The act of cooking a meal can bring so much more to the table than just, well, dinner. There’s the sustenance and comfort of that food, but what’s also built into the sauce or dropped into the pot is a sometimes invisible and highly complex ingredient list that can include tradition, community, history, geography, art, religion and politics. Every country’s cuisine reflects that list and the journey its cooks took to your table. American cooking reflects more journeys than most, its collective cuisine assembled almost entirely from the suitcases and memories of generations of immigrants. A new cookbook, published last month by Interlink Books, celebrates this multicultural recipe box, giving voice to the myriad chefs and their traditions as it puts their food on our menu — and, more subtly, their politics on our plates.
The title, “The Immigrant Cookbook: Recipes that Make America Great,” is the least subtle thing about the cookbook, an obvious allusion to President Trump’s campaign slogan, and thus a pointed gastronomic counter to his administration’s rhetoric and policies on immigration. Collected and edited by Leyla Moushabeck, the book assembles over 70 recipes from first- and second-generation immigrant chefs from six continents. Except for a brief and eloquent introduction from Moushabeck, the longtime cookbook editor for the Massachussetts-based independent publishing house, those chefs tell their own stories, through their recipes and the short, biographical backstories that accompany them. It’s a simple and hugely effective methodology, as it sidesteps the inflammatory rhetoric that the cookbook is designed to refute in the first place, and allows the chefs and their work speak for themselves.
The chefs that Moushabeck has assembled are as impressive as they are diverse. Persian chef and cookbook author Najmieh Batmanglij gives her recipe for pomegranate and walnut khoresh; jollof rice comes from Nigerian pop-up cook and activist Tunde Wey ; Kerala shrimp stew from Indian chef and restaurateur Anita Jaisinghani; a dish of lamb fatteh from Lebanese chef Naji Boustany; a simple yet remarkable dish of turmeric shrimp with curry leaves from Malaysian chef Mei Chau; beef noodle soup from Charles Phan, the Vietnamese chef behind the celebrated Slanted Door restaurants in San Francisco; scallop aguachile from the celebrated Mexican chef Enrique Olvera — and many, many more, including the Jamaican musician Ziggy Marley, whose own cookbook came out in 2016.
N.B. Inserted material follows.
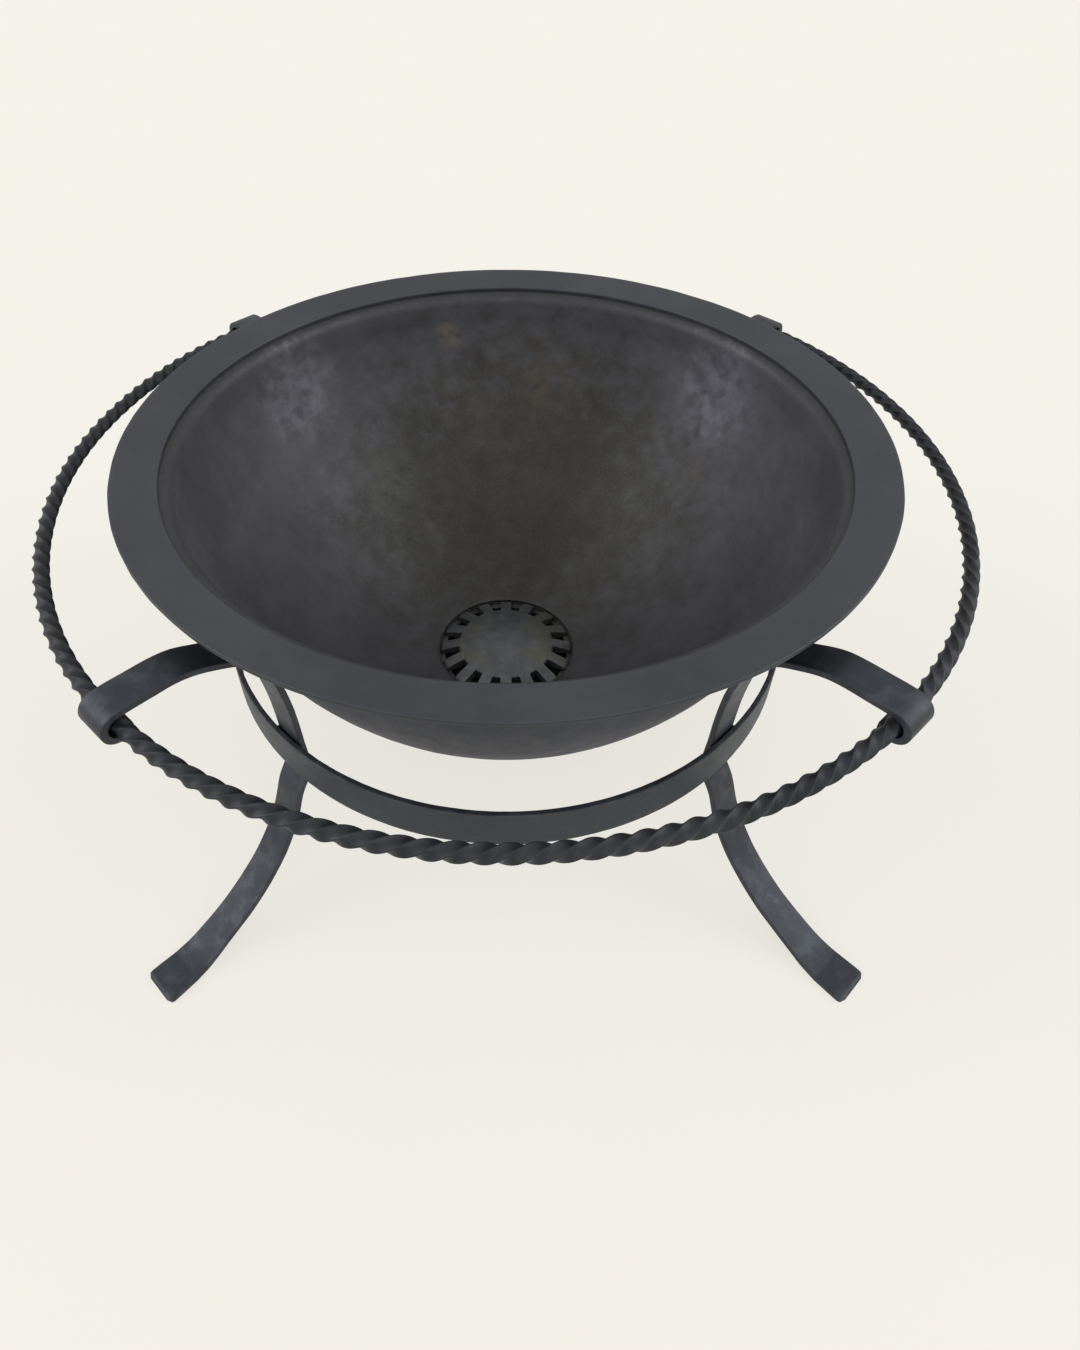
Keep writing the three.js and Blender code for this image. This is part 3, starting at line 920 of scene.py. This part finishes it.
def twisted_ring():
    """Square bar, a little dished on its faces, swept round with a slightly uneven twist."""
    stations = RING_TURNS * 34
    half, radius = RING_BAR / 2, 1.5 * MM
    section, wear = rounded([
        (-half, -half, radius), (half, -half, radius), (half, half, radius), (-half, half, radius),
    ], 3)
    section, wear = dense(section, wear, 3 * MM)
    off_middle = np.minimum(np.abs(section[:, 0]), np.abs(section[:, 1])) / half
    section = section * (1 - 0.06 * np.clip(1 - off_middle * 1.6, 0, 1))[:, None]
    azimuths = np.arange(stations) / stations * TAU
    unsure = waves([(math.cos(a) * 3, math.sin(a) * 3, 0) for a in azimuths], 0.5, 8)
    swell = waves([(math.cos(a), math.sin(a), 0) for a in azimuths], 0.45, 9)
    rings = []
    for k, a in enumerate(azimuths):
        twist = RING_TURNS * a + unsure[k] * 0.16
        c, s = math.cos(twist), math.sin(twist)
        reach = RING_RADIUS + swell[k] * 0.5 * MM + (section[:, 0] * c - section[:, 1] * s)
        height = RING_HEIGHT + (section[:, 0] * s + section[:, 1] * c)
        rings.append(np.stack([reach * math.cos(a), reach * math.sin(a), height], 1))
    obj = outward(loft("twisted_ring_bar", rings, True, [wear] * stations))
    co, _ = vertex_arrays(obj)
    push(obj, (waves(co, 9 * MM, 10) * 0.14 - 0.1) * MM)
    return finish_piece(obj, "stand", ring_steel, "black_steel", "twisted_ring")


# ------------------------------------------------------------ welds
RIPPLE = 3.4 * MM             # spacing of the ripples in a bead
BEAD_STEP = 0.9 * MM
BEAD_POINTS = 10              # points round a bead
BEAD_WEAR = 0.4


def weld(name, line, body, radius, loop, slot):
    """A bead of overlapping ripples along a line."""
    line = np.asarray(line, float)
    if loop:
        line = np.vstack([line, line[:1]])
    total = distances(line)[-1]
    wanted = np.linspace(0, total, max(8, int(total / BEAD_STEP)), endpoint=not loop)
    path = at_distances(line, wanted)
    if loop:
        tangent = np.roll(path, -1, 0) - np.roll(path, 1, 0)
    else:
        tangent = np.gradient(path, axis=0)
    tangent /= np.linalg.norm(tangent, axis=1)[:, None]
    turn = np.arange(BEAD_POINTS) / BEAD_POINTS * TAU
    rings = []
    for p, t, s in zip(path, tangent, wanted):
        side = np.cross(t, [0, 0, 1.0])
        if np.linalg.norm(side) < 0.2:
            side = np.cross(t, [math.cos(0.7), math.sin(0.7), 0])
        side /= np.linalg.norm(side)
        top = np.cross(side, t)
        size = radius * (0.86 + 0.14 * abs(math.sin(math.pi * s / RIPPLE)))
        if not loop:
            size *= math.sqrt(min(1.0, min(s, total - s) / radius + 0.03))
        rings.append(p + size * (np.cos(turn)[:, None] * side + np.sin(turn)[:, None] * top))
    obj = outward(loft(name, rings, loop, np.full((len(path), BEAD_POINTS), BEAD_WEAR)))
    return finish_piece(obj, body, weld_steel, slot)


def hearth_welds():
    """The beads under the rim, round the pot's flange and base, and round the pipe's two ends."""
    joint = upright_circle(PIPE_OUTER, 0, 0, PIPE_HEIGHT, 120)
    joint[:, 1] = np.sqrt(POT_OUTER ** 2 - joint[:, 0] ** 2) + 0.8 * MM
    under_rim = circle(LIP_RADIUS + 0.6 * MM, rim_under(LIP_RADIUS) - 1.2 * MM)
    under_dish = circle(POT_FLANGE + 0.8 * MM, dish_under(POT_FLANGE) - 1.0 * MM)
    on_base = circle(POT_OUTER + 0.2 * MM, base_high.z + 0.1 * MM)
    far_end = upright_circle(PIPE_OUTER, 0, flange_low.y - 0.6 * MM, PIPE_HEIGHT, 120)
    beads = (
        ("weld_rim", under_rim, 1.9 * MM, "black_steel"),
        ("weld_pot", under_dish, 2.4 * MM, "pot_steel"),
        ("weld_base", on_base, 1.7 * MM, "pot_steel"),
        ("weld_pipe", joint, 2.2 * MM, "pot_steel"),
        ("weld_flange", far_end, 2.0 * MM, "pot_steel"),
    )
    for name, line, radius, slot in beads:
        weld(name, line, "hearth", radius, True, slot)


def waist_welds():
    """A bead down each side of each leg, where it meets the hoop."""
    heights = np.linspace(hoop_low.z + 3 * MM, hoop_high.z - 3 * MM, 30)
    for corner, (azimuth, hand) in LEGS.items():
        out_dir, side_dir = directions(azimuth + hand * WAIST_LEAN)
        for side, word in ((-1, "a"), (1, "b")):
            across = side * (LEG_WIDTH / 2 + 0.4 * MM)
            reach = math.sqrt(HOOP_INNER ** 2 - across ** 2) - 1.2 * MM
            foot = out_dir * reach + side_dir * across
            line = [foot + np.array([0, 0, z]) for z in heights]
            weld(f"weld_{corner}_{word}", line, "stand", 2.1 * MM, False, "black_steel")


# ------------------------------------------------------------ stage, light and camera
FLOOR_HALF = 30.0
FLOOR_PAINT = ((0.15, 0.147, 0.138, 1), (0.154, 0.150, 0.141, 1))
FLOOR_GLOW = (0.69, 0.669, 0.622, 1)
SKY = (1.0, 0.99, 0.98, 1)
SKY_STRENGTH = 0.82
SOFT_LIGHTS = (               # name, azimuth and height in degrees, angular size, and power
    ("left_light", 180, 31, 46, 1.6),
    ("right_light", 0, 31, 46, 1.6),
    ("front_light", -90, 36, 50, 0.7),
)

CAMERA_BACK = 1.9736          # in rim radii, from the axis toward the front
CAMERA_UP = 1.232             # in rim radii, above the rim
CAMERA_PITCH = 41.06          # degrees below level
CAMERA_LENS = 23.13
CAMERA_SENSOR = 36
CAMERA_SHIFT = (0.0252, -0.0852)


def floor_paint():
    """Pale paint that glows a little, so that it looks the same all over."""
    n = Nodes("floor_paint")
    tone = n.span(n.noise(3, 3, 0.5), 0.3, 0.7)
    n.wire(n.blend(tone, FLOOR_PAINT[0], FLOOR_PAINT[1]), n.shader.inputs["Base Color"])
    n.shader.inputs["Roughness"].default_value = 0.9
    n.shader.inputs["Specular IOR Level"].default_value = 0.0
    n.shader.inputs["Emission Color"].default_value = FLOOR_GLOW
    n.shader.inputs["Emission Strength"].default_value = 1.0
    return n.material


def stage():
    """The floor, the pale sky and three wide soft lights."""
    size = FLOOR_HALF
    corners = [(-size, -size, 0), (size, -size, 0), (size, size, 0), (-size, size, 0)]
    mesh = bpy.data.meshes.new("floor")
    mesh.from_pydata(corners, [], [(0, 1, 2, 3)])
    mesh.materials.append(floor_paint())
    floor = bpy.data.objects.new("floor", mesh)
    floor.location.z = -0.3 * MM
    bpy.context.scene.collection.objects.link(floor)

    world = bpy.data.worlds.new("studio")
    world.use_nodes = True
    world.node_tree.nodes["Background"].inputs["Color"].default_value = SKY
    world.node_tree.nodes["Background"].inputs["Strength"].default_value = SKY_STRENGTH
    bpy.context.scene.world = world

    for name, azimuth, height, spread, power in SOFT_LIGHTS:
        light = bpy.data.lights.new(name, "SUN")
        light.energy, light.angle = power, math.radians(spread)
        obj = bpy.data.objects.new(name, light)
        turn, rise = math.radians(azimuth), math.radians(height)
        toward = Vector((math.cos(rise) * math.cos(turn), math.cos(rise) * math.sin(turn), math.sin(rise)))
        obj.rotation_euler = toward.to_track_quat("Z", "Y").to_euler()
        obj.location = toward * 3
        bpy.context.scene.collection.objects.link(obj)
    bpy.context.scene.view_settings.view_transform = "Standard"


def camera():
    data = bpy.data.cameras.new("camera")
    data.lens, data.sensor_width = CAMERA_LENS, CAMERA_SENSOR
    data.shift_x, data.shift_y = CAMERA_SHIFT
    obj = bpy.data.objects.new("camera", data)
    obj.location = (0, -CAMERA_BACK * RIM_RADIUS, RIM_TOP + CAMERA_UP * RIM_RADIUS)
    obj.rotation_euler = (math.radians(90 - CAMERA_PITCH), 0, 0)
    bpy.context.scene.collection.objects.link(obj)
    bpy.context.scene.camera = obj


camera()
stage()
dish()
rim()
grate()
air_pot()
pot_base()
air_pipe()
blower_flange()
ash_gate_and_rails()
for count, (corner, (azimuth, hand)) in enumerate(LEGS.items()):
    leg("leg_" + corner, azimuth, hand, 11 + count * 4)
waist_hoop()
twisted_ring()
hearth_welds()
waist_welds()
There are also, purposefully, dishes from chefs whose immigration status we may take more for granted: French culinary legend Daniel Boulud, whose New York restaurants have helped define American cuisine; Australian chef Curtis Stone, who has two restaurants in Los Angeles; British-born chef April Bloomfield and French chef Dominique Ansel, both of whom have pivotal New York restaurants and who recently opened restaurants in L.A.
It’s a tremendously effective project from Interlink, which was founded in 1987 by Moushabeck’s father Michel Moushabeck, a Palestinean who immigrated to the U.S. from Beirut. Among Interlink’s previous cookbooks are “The Aleppo Cookbook: Celebrating the Legendary Cuisine of Syria,” and “Persepolis: Vegetarian Recipes from Persia and Beyond,” as well as other titles showcasing the cuisines of Mexico, Ireland, Italy and the Middle East, among others. “The Immigrant Cookbook” continues this multicultural project and ups the game some: A minimum of $5 from the sale of each book will be donated to the American Civil Liberties Union to support the ACLU Civil Rights project.
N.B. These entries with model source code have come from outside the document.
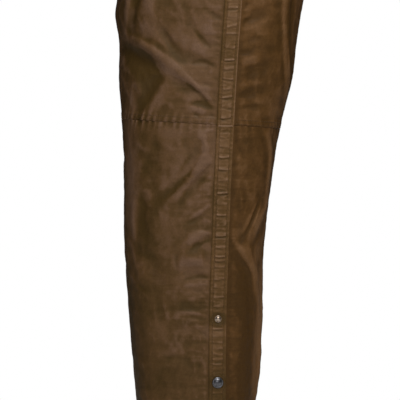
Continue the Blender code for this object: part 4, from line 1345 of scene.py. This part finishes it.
def leg_place(across, out, height):
    return Vector((np.array([across, out, height]) + PLUMB_LINE) * MM)


def aimed(thing, name, place, target):
    """An object for a camera or a light, aimed at a target."""
    made = bpy.data.objects.new(name, thing)
    scene.collection.objects.link(made)
    made.location = place
    made.rotation_euler = (target - place).to_track_quat("-Z", "Y").to_euler()
    return made


middle = leg_place(FRAME_MIDDLE[0], 0, FRAME_MIDDLE[1])
camera = bpy.data.cameras.new("camera")
camera.sensor_width = SENSOR
camera.lens = SENSOR * CAMERA_DISTANCE / FRAME_WIDTH
scene.camera = aimed(camera, "camera", leg_place(FRAME_MIDDLE[0], -CAMERA_DISTANCE, FRAME_MIDDLE[1]), middle)

for name, place, width, height, power in LIGHTS:
    light = bpy.data.lights.new(name, "AREA")
    light.shape = "RECTANGLE"
    light.size = width
    light.size_y = height
    light.energy = power
    aimed(light, name, leg_place(*place), middle)

world = bpy.data.worlds.new("studio")
scene.world = world
world.use_nodes = True
tree = world.node_tree
seen = tree.nodes["Background"]
seen.inputs["Color"].default_value = (1, 1, 1, 1)
seen.inputs["Strength"].default_value = 1.0
around = node_of(tree, "ShaderNodeBackground", Color=(1.0, 0.98, 0.96, 1))
rays = tree.nodes.new("ShaderNodeLightPath")
tree.links.new(ranged(tree, rays.outputs["Is Diffuse Ray"], 0, 1, 0.015, 0.055), around.inputs["Strength"])
chosen = tree.nodes.new("ShaderNodeMixShader")
tree.links.new(rays.outputs["Is Camera Ray"], chosen.inputs[0])
tree.links.new(around.outputs[0], chosen.inputs[1])
tree.links.new(seen.outputs[0], chosen.inputs[2])
tree.links.new(chosen.outputs[0], tree.nodes["World Output"].inputs["Surface"])

paper, _, paper_shader = new_finish("pale paper")
paper_shader.inputs["Base Color"].default_value = (0.74, 0.74, 0.73, 1)
paper_shader.inputs["Roughness"].default_value = 0.9
bm = bmesh.new()
bmesh.ops.create_grid(bm, x_segments=1, y_segments=1, size=FLOOR_HALF)
bmesh.ops.translate(bm, verts=bm.verts, vec=leg_place(0, 0, -FLOOR_DROP))
floor = as_piece("floor", bm, paper)
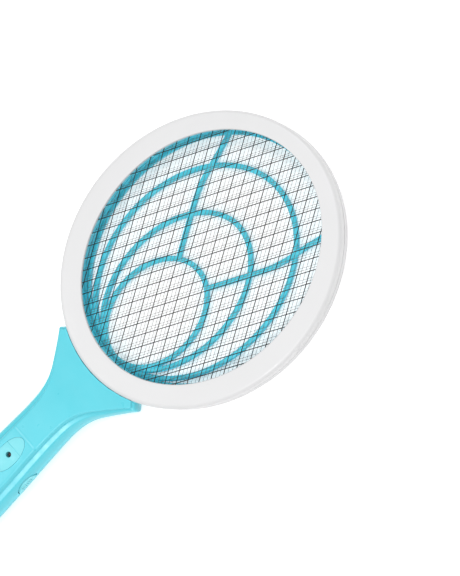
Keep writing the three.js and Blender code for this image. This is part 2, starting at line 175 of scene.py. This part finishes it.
def new_object(name, points, faces, angle=35.0):
    mesh = bpy.data.meshes.new(name)
    mesh.from_pydata([Vector(p) * MM for p in points], [], faces)
    obj = bpy.data.objects.new(name, mesh)
    bpy.context.scene.collection.objects.link(obj)
    return finish_mesh(obj, angle)


def grid(rows, loop_rows=False, loop_columns=True, caps=False):
    """Points and faces of a sheet or tube through rows of equal length."""
    width = len(rows[0])
    points = [p for row in rows for p in row]
    faces = []
    row_steps = len(rows) if loop_rows else len(rows) - 1
    column_steps = width if loop_columns else width - 1
    for i in range(row_steps):
        here = i * width
        there = (i + 1) % len(rows) * width
        for j in range(column_steps):
            k = (j + 1) % width
            faces.append((here + j, here + k, there + k, there + j))
    if caps:
        faces.append(tuple(range(width)))
        faces.append(tuple(range((len(rows) - 1) * width, len(rows) * width)))
    return points, faces


def merged(parts):
    """Joins several (points, faces) pairs into one."""
    points, faces = [], []
    for part_points, part_faces in parts:
        start = len(points)
        points += part_points
        faces += [tuple(i + start for i in face) for face in part_faces]
    return points, faces


def apply_modifiers(obj):
    graph = bpy.context.evaluated_depsgraph_get()
    mesh = bpy.data.meshes.new_from_object(obj.evaluated_get(graph))
    obj.modifiers.clear()
    obj.data = mesh


def carve(obj, cutter, operation="DIFFERENCE"):
    modifier = obj.modifiers.new("carve", "BOOLEAN")
    modifier.operation = operation
    modifier.solver = "EXACT"
    modifier.object = cutter
    apply_modifiers(obj)
    bpy.data.objects.remove(cutter)


def soften(obj, width):
    modifier = obj.modifiers.new("soften", "BEVEL")
    modifier.width = width * MM
    modifier.segments = 3
    modifier.limit_method = "ANGLE"
    modifier.angle_limit = math.radians(50)
    apply_modifiers(obj)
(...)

The message of the cookbook is thus clear, immediate and pragmatic, yet it’s also subtle, even lyrical. With an epigraph from Kahlil Gibran’s “To Young Americans of Syrian Origin,” a simple table of contents (appetizers, soups, etc.), beautiful pictures from Ricarius Photography — and straightforward, simply written recipes that work — “The Immigrant Cookbook” would be a welcome addition to any cook’s library. What sets it on the top shelf, so to speak, is the multiplicity of voices, techniques and flavors and also the context — which is something that often gets lost in the tumult of noisy kitchens or a noisy political arena.
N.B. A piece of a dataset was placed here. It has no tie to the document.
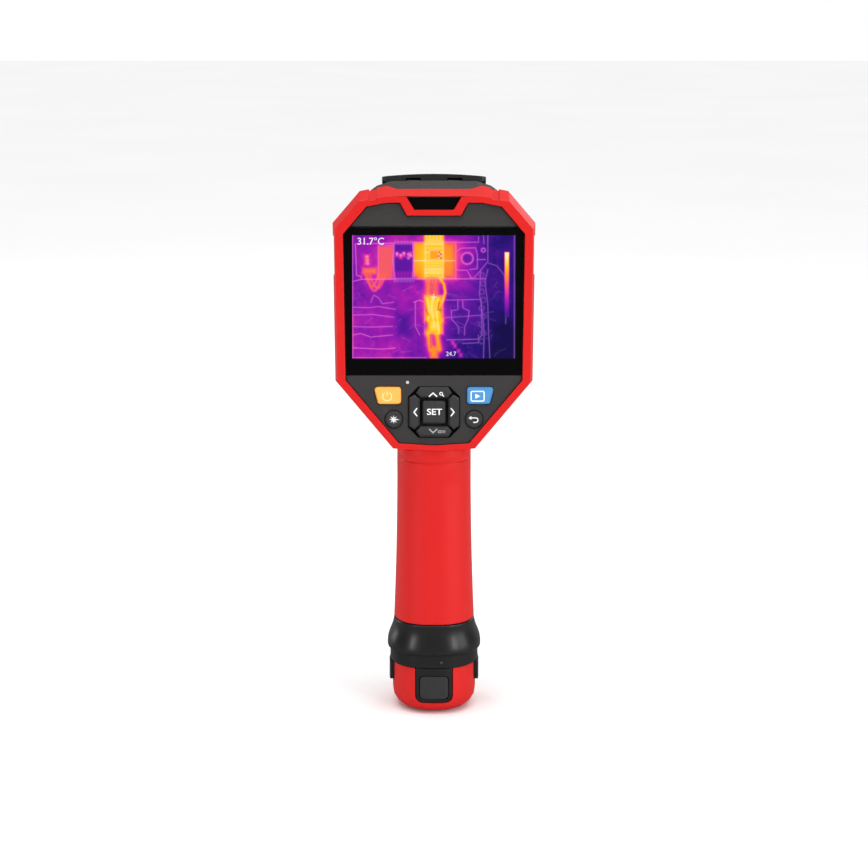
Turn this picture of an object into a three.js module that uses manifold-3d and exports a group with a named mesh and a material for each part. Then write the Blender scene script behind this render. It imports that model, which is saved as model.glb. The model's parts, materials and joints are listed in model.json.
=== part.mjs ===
// Handheld thermal imaging camera: a tilted head with a 3.5 inch display and keypad on the user's side,
// a lens turret with a flip-up cover on the target side, and a pistol grip that ends in a slide-out battery.
// Millimetres. +Z runs up the grip, +Y points from the user to the target, +X is to the user's right.
// The origin is the centre of the battery's flat foot.
import * as THREE from "three";
import { mergeVertices } from "three/addons/utils/BufferGeometryUtils.js";
import Module from "manifold-3d";

const wasm = await Module();
wasm.setup();

// ---------------------------------------------------------------- driving dimensions

const GAP = 0.3; // between pieces that touch
const WALL = 2.3; // moulded shells

const BASE = { height: 21.6, halfWidth: 18.6, halfDepth: 20.2, edge: 8, floor: 2.6 };
const COLLAR = { height: 19.6, bulge: 3, ring: 2.2, ringHeight: 5.5 }; // bulge and ring: outside the grip
const GRIP = { length: 70, bottomHalfWidth: 17.9, topHalfWidth: 16.35, bottomRear: 20.4, topRear: 18.6 };
const GRIP_FRONT = { bottom: 19.4, top: 17.2 };
const GRIP_SHOULDER = 8; // where the grip starts to narrow under the head
const GRIP_SPLIT = 3; // the plane between the rear and the front grip shell
const NECK = { rear: 20.6, front: 20.5, chin: 34, chinRise: 34 };

const SCREEN_TILT = THREE.MathUtils.degToRad(10); // the head leans back from the grip's axis
const HEAD_OVERHANG = 3.6; // how far the keypad's foot stands behind the grip
const HEAD_RISE = 9.1; // from the grip's top to the head's lower edge, along the screen
const DISPLAY = { width: 70.8, height: 53.2, module: 3.2, frame: 1.4, frameFoot: 3.2, frameTop: 2.1 };
const GLASS = { side: 3.6, bottom: 7.5, top: 3.9, thickness: 1.2 };
const KEYPAD_HEIGHT = 30.3; // from the panel's lower edge to the glass
const FOREHEAD = 10.1; // from the glass to the panel's upper edge
const PANEL = 2.4; // the keypad plate's thickness
const BEZEL = { side: 4.8, hip: 3.8, bottom: 2.8, shoulder: 7.2, top: 7.9 };
const BUMPER = { proud: 1.2, ridgeDepth: 8.6, depth: 20, draft: 1.2 };
const FLANK = { top: 5.1, shoulder: 3.2, side: 1.3, hip: 0.8, bottom: 0.5 }; // bevel from ridge to face
const SHOULDER = { across: 11.9, down: 2.1, up: 2 }; // the cut top corners
const SADDLE = { floor: 16, rim: 21.5, deep: 1.5 }; // the dip in the bumper's top edge
const GRASP = { deep: 0.7, from: 4, to: 15, foot: 20.5, top: 3.5 }; // the recess in each flank
const NOTCH = { inner: 24.9, outer: 28.3 }; // a shallow step across the top edge, as deep as the recess
const BADGE = { foot: 8.6, top: 12, low: 3.1, high: 2.7, deep: 2 };
const TAB = { foot: 11.7, top: 16, low: 5.5, high: 2.4 }; // the red frame round the badge
const SEAL = 0.8;

const FRONT_FACE = 38; // where the head ends and the turret starts
const FRONT = { height: 82, inset: 11, hip: 60, shoulder: 16, rise: 1.2 };
const LENS = { radius: 12.4, barrel: 15, ring: 0.6, flange: 3, length: 22, thickness: 3.6, crown: 1.6 };
const TURRET = { side: 6.3, top: 1.4, foot: 2.8, length: 8, corner: 5, drop: 3.9, rim: 3 };
const SENSOR_ROW = { gap: 2.2, spread: 11.5, camera: 3.2, lamp: 4, laser: 2 };
const SHUTTER = { half: 13, thickness: 3, aperture: 6, flag: 0.6, reach: 9.5, pin: 1, angle: 60 };
const SENSOR = { half: 9, window: 6.5, thickness: 5, board: 1.6, boardHalf: 14 };

const COVER = { thickness: 2, crown: 1.2, skirt: 3, wall: 1.7, openAngle: 77, clearance: 0.6, lip: 1.2 };
const KNUCKLE = { radius: 2.2, middle: 6, ear: 6, gap: 0.4 }; // middle: half the width of the cover's
const PIN = 1.2;
const RUNNING = 0.15; // radial clearance round a pin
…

“Almost all of the foods we think of as American specialties can be traced to immigrants who brought or adapted them: pizza, bagels, pretzels, apple pie, waffles, hot dogs, tacos, hamburgers and the ice cream cone all originate from immigrants — from Europe, Latin America, Africa, Asia or the Middle East,” Moushabeck writes from her Brooklyn home in her introduction.
What makes American cuisine great is those who brought their food — ingredient list and all — to this country, then and now and into the long table of the future.